HeadQ is entitled to employ subcontractors to fulfill its obligations under an agreement and it is liable to the customer for all acts of its subcontractors as for its own acts.

HeadQ shall not be deemed to be in breach of an agreement, or otherwise be liable to customer, for any failure to perform, or any delay in performance, caused by a reason beyond HeadQ’s control (force majeure events).

Unless otherwise agreed, a party does not have the right to transfer an agreement or rights and obligations related to it, entirely or partly, to a third party without the other party’s prior written acceptance. However, a party may assign an agreement or rights and obligations related to it without the other party’s acceptance in connection with any merger, sale of business or similar transaction.

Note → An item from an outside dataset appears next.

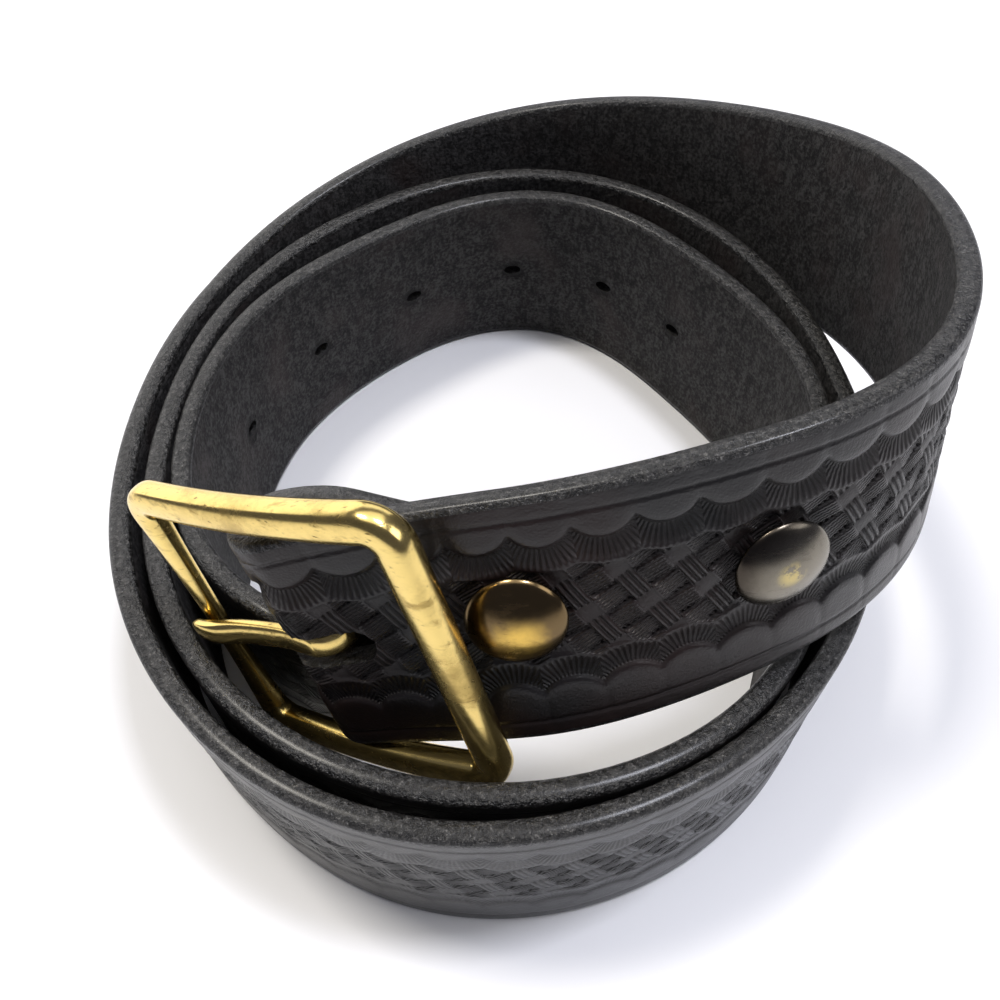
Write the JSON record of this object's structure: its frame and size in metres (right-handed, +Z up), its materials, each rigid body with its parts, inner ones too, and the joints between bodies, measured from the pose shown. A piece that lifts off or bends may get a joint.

These terms and the additional agreed upon terms in an agreement contain the entire agreement between the parties and supersede all prior communication, discussions and agreements relating to the subject matter.


Third party services

Third party services or applications may be included or integrated in HeadQ’s service or resold by HeadQ. These are provided to the customer under the applicable third party terms of use and fees. HeadQ is not responsible and does not give any warranties regarding third party services or applications or their use, function or defects in them. If the third party services provider makes changes to its pricing, HeadQ is entitled to update its resale prices accordingly. Upon a party’s termination of an agreement HeadQ is entitled to invoice for such reasonable third party costs that could not be canceled or prevented prior to termination (e.g. third party services have different termination notice period compared to HeadQ’s service).